**Written task**
Below are some entries; can you quote all of them exactly?

**Input for this task**
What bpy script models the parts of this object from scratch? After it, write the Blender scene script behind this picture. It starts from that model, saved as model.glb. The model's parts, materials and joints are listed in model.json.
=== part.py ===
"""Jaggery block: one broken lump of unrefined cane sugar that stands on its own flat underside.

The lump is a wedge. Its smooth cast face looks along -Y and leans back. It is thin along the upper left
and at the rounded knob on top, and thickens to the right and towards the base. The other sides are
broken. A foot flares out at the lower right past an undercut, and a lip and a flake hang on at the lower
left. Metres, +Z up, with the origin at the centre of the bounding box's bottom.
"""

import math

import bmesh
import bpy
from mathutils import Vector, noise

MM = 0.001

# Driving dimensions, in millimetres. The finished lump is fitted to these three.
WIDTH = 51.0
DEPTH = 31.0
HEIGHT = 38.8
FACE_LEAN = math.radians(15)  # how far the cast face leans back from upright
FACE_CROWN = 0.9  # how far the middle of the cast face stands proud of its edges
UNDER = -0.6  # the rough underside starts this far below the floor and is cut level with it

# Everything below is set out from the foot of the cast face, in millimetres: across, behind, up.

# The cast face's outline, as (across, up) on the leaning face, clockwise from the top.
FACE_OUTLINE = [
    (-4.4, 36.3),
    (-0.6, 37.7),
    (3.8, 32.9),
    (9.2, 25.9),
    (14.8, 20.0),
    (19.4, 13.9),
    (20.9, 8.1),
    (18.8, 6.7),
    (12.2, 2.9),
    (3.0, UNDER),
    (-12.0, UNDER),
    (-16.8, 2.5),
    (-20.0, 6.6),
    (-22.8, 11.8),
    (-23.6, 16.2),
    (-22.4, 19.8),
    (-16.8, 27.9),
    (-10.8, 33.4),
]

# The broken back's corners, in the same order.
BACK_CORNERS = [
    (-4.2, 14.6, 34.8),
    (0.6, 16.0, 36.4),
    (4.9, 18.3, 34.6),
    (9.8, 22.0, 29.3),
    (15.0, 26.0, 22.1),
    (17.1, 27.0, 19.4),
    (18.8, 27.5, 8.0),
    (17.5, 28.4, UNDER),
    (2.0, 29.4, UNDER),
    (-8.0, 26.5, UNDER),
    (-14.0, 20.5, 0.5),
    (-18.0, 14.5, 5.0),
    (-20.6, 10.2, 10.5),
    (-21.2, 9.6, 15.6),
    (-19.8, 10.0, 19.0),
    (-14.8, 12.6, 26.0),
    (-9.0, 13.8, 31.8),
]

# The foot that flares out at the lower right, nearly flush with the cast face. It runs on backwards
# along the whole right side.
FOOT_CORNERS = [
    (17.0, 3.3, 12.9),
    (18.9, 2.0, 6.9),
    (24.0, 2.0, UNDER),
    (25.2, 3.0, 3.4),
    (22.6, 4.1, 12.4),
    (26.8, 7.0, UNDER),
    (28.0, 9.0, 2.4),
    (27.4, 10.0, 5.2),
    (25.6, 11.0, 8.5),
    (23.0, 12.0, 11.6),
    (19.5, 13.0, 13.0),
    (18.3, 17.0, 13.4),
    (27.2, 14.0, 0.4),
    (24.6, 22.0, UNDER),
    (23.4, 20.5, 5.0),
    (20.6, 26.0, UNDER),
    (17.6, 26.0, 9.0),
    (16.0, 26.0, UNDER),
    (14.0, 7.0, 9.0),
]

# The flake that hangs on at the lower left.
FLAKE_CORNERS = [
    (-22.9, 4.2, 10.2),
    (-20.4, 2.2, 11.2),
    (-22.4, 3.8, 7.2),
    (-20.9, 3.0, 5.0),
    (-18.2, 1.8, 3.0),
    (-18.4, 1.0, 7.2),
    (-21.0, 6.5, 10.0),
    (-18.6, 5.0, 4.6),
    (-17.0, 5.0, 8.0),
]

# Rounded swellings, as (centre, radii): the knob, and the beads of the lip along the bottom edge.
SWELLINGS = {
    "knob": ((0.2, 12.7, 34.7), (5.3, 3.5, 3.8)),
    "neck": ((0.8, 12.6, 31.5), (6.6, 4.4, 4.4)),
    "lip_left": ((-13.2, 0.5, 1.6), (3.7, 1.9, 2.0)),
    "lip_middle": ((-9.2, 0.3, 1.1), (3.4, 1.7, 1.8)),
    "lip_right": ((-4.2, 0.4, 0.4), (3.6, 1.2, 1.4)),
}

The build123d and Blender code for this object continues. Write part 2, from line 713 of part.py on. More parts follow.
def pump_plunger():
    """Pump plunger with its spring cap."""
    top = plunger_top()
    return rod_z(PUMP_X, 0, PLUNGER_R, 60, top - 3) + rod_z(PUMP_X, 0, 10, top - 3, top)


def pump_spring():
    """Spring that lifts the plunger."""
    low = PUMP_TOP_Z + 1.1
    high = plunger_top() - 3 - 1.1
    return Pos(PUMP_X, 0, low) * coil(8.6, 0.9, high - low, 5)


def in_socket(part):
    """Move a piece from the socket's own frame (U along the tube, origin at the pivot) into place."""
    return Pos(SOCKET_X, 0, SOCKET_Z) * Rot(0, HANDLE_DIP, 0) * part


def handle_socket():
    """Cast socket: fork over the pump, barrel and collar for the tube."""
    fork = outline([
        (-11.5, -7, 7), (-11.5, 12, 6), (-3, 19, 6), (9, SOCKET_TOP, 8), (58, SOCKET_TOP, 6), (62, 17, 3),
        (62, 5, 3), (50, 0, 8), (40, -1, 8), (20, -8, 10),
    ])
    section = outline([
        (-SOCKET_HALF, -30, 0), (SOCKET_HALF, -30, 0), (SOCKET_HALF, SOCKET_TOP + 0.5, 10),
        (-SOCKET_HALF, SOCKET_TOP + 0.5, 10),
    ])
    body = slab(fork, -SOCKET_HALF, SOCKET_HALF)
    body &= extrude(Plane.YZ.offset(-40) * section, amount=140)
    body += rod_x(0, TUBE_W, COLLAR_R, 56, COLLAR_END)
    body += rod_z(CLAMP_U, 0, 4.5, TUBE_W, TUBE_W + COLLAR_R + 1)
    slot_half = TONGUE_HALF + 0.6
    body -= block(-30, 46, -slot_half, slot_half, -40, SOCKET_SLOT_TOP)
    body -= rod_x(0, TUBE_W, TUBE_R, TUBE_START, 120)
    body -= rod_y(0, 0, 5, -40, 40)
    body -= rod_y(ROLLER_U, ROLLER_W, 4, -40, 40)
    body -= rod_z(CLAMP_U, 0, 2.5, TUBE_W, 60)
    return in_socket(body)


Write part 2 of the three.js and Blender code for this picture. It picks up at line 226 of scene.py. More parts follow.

**Finished answer**
What bpy script models the parts of this object from scratch? After it, write the Blender scene script behind this picture. It starts from that model, saved as model.glb. The model's parts, materials and joints are listed in model.json.
=== part.py ===
"""Jaggery block: one broken lump of unrefined cane sugar that stands on its own flat underside.

The lump is a wedge. Its smooth cast face looks along -Y and leans back. It is thin along the upper left
and at the rounded knob on top, and thickens to the right and towards the base. The other sides are
broken. A foot flares out at the lower right past an undercut, and a lip and a flake hang on at the lower
left. Metres, +Z up, with the origin at the centre of the bounding box's bottom.
"""

import math

import bmesh
import bpy
from mathutils import Vector, noise

MM = 0.001

# Driving dimensions, in millimetres. The finished lump is fitted to these three.
WIDTH = 51.0
DEPTH = 31.0
HEIGHT = 38.8
FACE_LEAN = math.radians(15)  # how far the cast face leans back from upright
FACE_CROWN = 0.9  # how far the middle of the cast face stands proud of its edges
UNDER = -0.6  # the rough underside starts this far below the floor and is cut level with it

# Everything below is set out from the foot of the cast face, in millimetres: across, behind, up.

# The cast face's outline, as (across, up) on the leaning face, clockwise from the top.
FACE_OUTLINE = [
    (-4.4, 36.3),
    (-0.6, 37.7),
    (3.8, 32.9),
    (9.2, 25.9),
    (14.8, 20.0),
    (19.4, 13.9),
    (20.9, 8.1),
    (18.8, 6.7),
    (12.2, 2.9),
    (3.0, UNDER),
    (-12.0, UNDER),
    (-16.8, 2.5),
    (-20.0, 6.6),
    (-22.8, 11.8),
    (-23.6, 16.2),
    (-22.4, 19.8),
    (-16.8, 27.9),
    (-10.8, 33.4),
]

# The broken back's corners, in the same order.
BACK_CORNERS = [
    (-4.2, 14.6, 34.8),
    (0.6, 16.0, 36.4),
    (4.9, 18.3, 34.6),
    (9.8, 22.0, 29.3),
    (15.0, 26.0, 22.1),
    (17.1, 27.0, 19.4),
    (18.8, 27.5, 8.0),
    (17.5, 28.4, UNDER),
    (2.0, 29.4, UNDER),
    (-8.0, 26.5, UNDER),
    (-14.0, 20.5, 0.5),
    (-18.0, 14.5, 5.0),
    (-20.6, 10.2, 10.5),
    (-21.2, 9.6, 15.6),
    (-19.8, 10.0, 19.0),
    (-14.8, 12.6, 26.0),
    (-9.0, 13.8, 31.8),
]

# The foot that flares out at the lower right, nearly flush with the cast face. It runs on backwards
# along the whole right side.
FOOT_CORNERS = [
    (17.0, 3.3, 12.9),
    (18.9, 2.0, 6.9),
    (24.0, 2.0, UNDER),
    (25.2, 3.0, 3.4),
    (22.6, 4.1, 12.4),
    (26.8, 7.0, UNDER),
    (28.0, 9.0, 2.4),
    (27.4, 10.0, 5.2),
    (25.6, 11.0, 8.5),
    (23.0, 12.0, 11.6),
    (19.5, 13.0, 13.0),
    (18.3, 17.0, 13.4),
    (27.2, 14.0, 0.4),
    (24.6, 22.0, UNDER),
    (23.4, 20.5, 5.0),
    (20.6, 26.0, UNDER),
    (17.6, 26.0, 9.0),
    (16.0, 26.0, UNDER),
    (14.0, 7.0, 9.0),
]

# The flake that hangs on at the lower left.
FLAKE_CORNERS = [
    (-22.9, 4.2, 10.2),
    (-20.4, 2.2, 11.2),
    (-22.4, 3.8, 7.2),
    (-20.9, 3.0, 5.0),
    (-18.2, 1.8, 3.0),
    (-18.4, 1.0, 7.2),
    (-21.0, 6.5, 10.0),
    (-18.6, 5.0, 4.6),
    (-17.0, 5.0, 8.0),
]

# Rounded swellings, as (centre, radii): the knob, and the beads of the lip along the bottom edge.
SWELLINGS = {
    "knob": ((0.2, 12.7, 34.7), (5.3, 3.5, 3.8)),
    "neck": ((0.8, 12.6, 31.5), (6.6, 4.4, 4.4)),
    "lip_left": ((-13.2, 0.5, 1.6), (3.7, 1.9, 2.0)),
    "lip_middle": ((-9.2, 0.3, 1.1), (3.4, 1.7, 1.8)),
    "lip_right": ((-4.2, 0.4, 0.4), (3.6, 1.2, 1.4)),
}

The build123d and Blender code for this object continues. Write part 2, from line 713 of part.py on. More parts follow.
def pump_plunger():
    """Pump plunger with its spring cap."""
    top = plunger_top()
    return rod_z(PUMP_X, 0, PLUNGER_R, 60, top - 3) + rod_z(PUMP_X, 0, 10, top - 3, top)


def pump_spring():
    """Spring that lifts the plunger."""
    low = PUMP_TOP_Z + 1.1
    high = plunger_top() - 3 - 1.1
    return Pos(PUMP_X, 0, low) * coil(8.6, 0.9, high - low, 5)


def in_socket(part):
    """Move a piece from the socket's own frame (U along the tube, origin at the pivot) into place."""
    return Pos(SOCKET_X, 0, SOCKET_Z) * Rot(0, HANDLE_DIP, 0) * part


def handle_socket():
    """Cast socket: fork over the pump, barrel and collar for the tube."""
    fork = outline([
        (-11.5, -7, 7), (-11.5, 12, 6), (-3, 19, 6), (9, SOCKET_TOP, 8), (58, SOCKET_TOP, 6), (62, 17, 3),
        (62, 5, 3), (50, 0, 8), (40, -1, 8), (20, -8, 10),
    ])
    section = outline([
        (-SOCKET_HALF, -30, 0), (SOCKET_HALF, -30, 0), (SOCKET_HALF, SOCKET_TOP + 0.5, 10),
        (-SOCKET_HALF, SOCKET_TOP + 0.5, 10),
    ])
    body = slab(fork, -SOCKET_HALF, SOCKET_HALF)
    body &= extrude(Plane.YZ.offset(-40) * section, amount=140)
    body += rod_x(0, TUBE_W, COLLAR_R, 56, COLLAR_END)
    body += rod_z(CLAMP_U, 0, 4.5, TUBE_W, TUBE_W + COLLAR_R + 1)
    slot_half = TONGUE_HALF + 0.6
    body -= block(-30, 46, -slot_half, slot_half, -40, SOCKET_SLOT_TOP)
    body -= rod_x(0, TUBE_W, TUBE_R, TUBE_START, 120)
    body -= rod_y(0, 0, 5, -40, 40)
    body -= rod_y(ROLLER_U, ROLLER_W, 4, -40, 40)
    body -= rod_z(CLAMP_U, 0, 2.5, TUBE_W, 60)
    return in_socket(body)


Write part 2 of the three.js and Blender code for this picture. It picks up at line 226 of scene.py. More parts follow.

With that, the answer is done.